You’ll fall in love with Elizabeth. She’s a strong, sympathetic character: a mix of Rapunzel and Jade (Beyond Good & Evil). Wide-eyed and naive at the outset, and awestruck with the outside world. As she explores the world, she is heartbroken by the oppression and dehumanization of the underclass in Columbia. She wants to help the downtrodden in this candy-coated society, which is strongly influenced by the ideals of Adolf Hitler and the Klan’s White Master Race, with a big helping of Jim Crow laws of pre-Civil Rights America. She knows that her power to open Rifts has the potential to help these people, and she decides the chance to change Columbia’s fate for the better outweighs the potential risk. She’s smart, beautifully designed, and though she’s your ward, you don’t have to spend the game protecting her. In fact, using her abilities wisely is the key to getting through some of the tougher combat sequences in the game.

Booker is a stronger character than either of the previous two BioShock protagonists. He is proof that the silent hero is a relic of a bygone age. I want the character I play to speak up. Just because I am guiding him through the story doesn’t mean I want him to be an empty vessel. I felt his reactions and dialog were appropriate to the circumstances and generally in line with how I felt as the player.

The Lutece twins provide some much needed levity in this otherwise dark narrative. I was delighted whenever they turned up, and their oral sparring was one of the highlights of the game for me. The opening sequence, especially, which invokes Abbott and Costello’s “Who’s On First” was a real treat.

Some of the other characters I wasn’t all that impressed with. By the time you meet Daisy Fitzroy, the leader of the rebellion, she has already transformed from a submissive house servant into a Black Panther. All of her development happens in the form of audio logs you pick up along the way, making her character abrasive and hard to relate to. I feel this makes a turn in the second act less impactful than it would otherwise have been.

I also didn’t have any strong feelings toward Comstock, which is less than optimal considering he’s the primary antagonist. Again, you’ll find audio logs scattered about the world in which he spews his hateful beliefs with zealous righteousness, and he’ll taunt you over the city-wide loudspeaker system throughout the game. However, he’s physically absent from most of the game, probably due to spoiler-rific narrative elements, so you never really feel that he’s hot on your heels when he’s pursuing you. Nor do you feel that he’s one step ahead of you later on when you’ve decided to track him down and confront him instead of fleeing.

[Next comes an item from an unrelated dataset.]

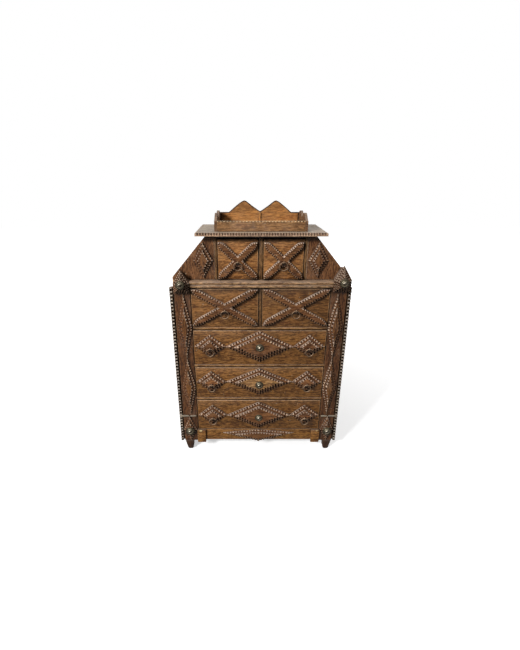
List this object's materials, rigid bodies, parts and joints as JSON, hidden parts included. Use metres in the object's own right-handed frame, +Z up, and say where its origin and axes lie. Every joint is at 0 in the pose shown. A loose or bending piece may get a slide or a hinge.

In fact, Songbird, Elizabeth’s prison guard, creates most of the anxiety you feel throughout your escape from and eventual pursuit of Comstock. Songbird evokes more emotion than most of the secondary characters in the game without ever saying a word. His pursuit of Elizabeth is dogged, and very much invokes the Big Daddies’ protective nature of the Little Sisters in BioShock and BioShock 2. That said, the encounters with Songbird were a bit too scripted for my liking. Preferable would have been something like Resident Evil: Nemesis, wherein he could show up at any time, and you’d actually have to fight him off or elude him until he lost track of you.

I can’t really speak about the boldest aspect of the game, the ending, without spoiling it. It uses a well-worn idea from Science Fiction with great effect. I vastly appreciate its physical manifestation in Infinite, also found in the brilliant To The Moon. Succinctly it is a thoughtful ending to a fantastic game, superlative to the somewhat routine endings of its predecessors.

To Ken Levine and everyone at Irrational Games I say, bravo. Easily the best game I’ve played this year, and the best game in the BioShock series so far. I can’t wait to see where you take us next.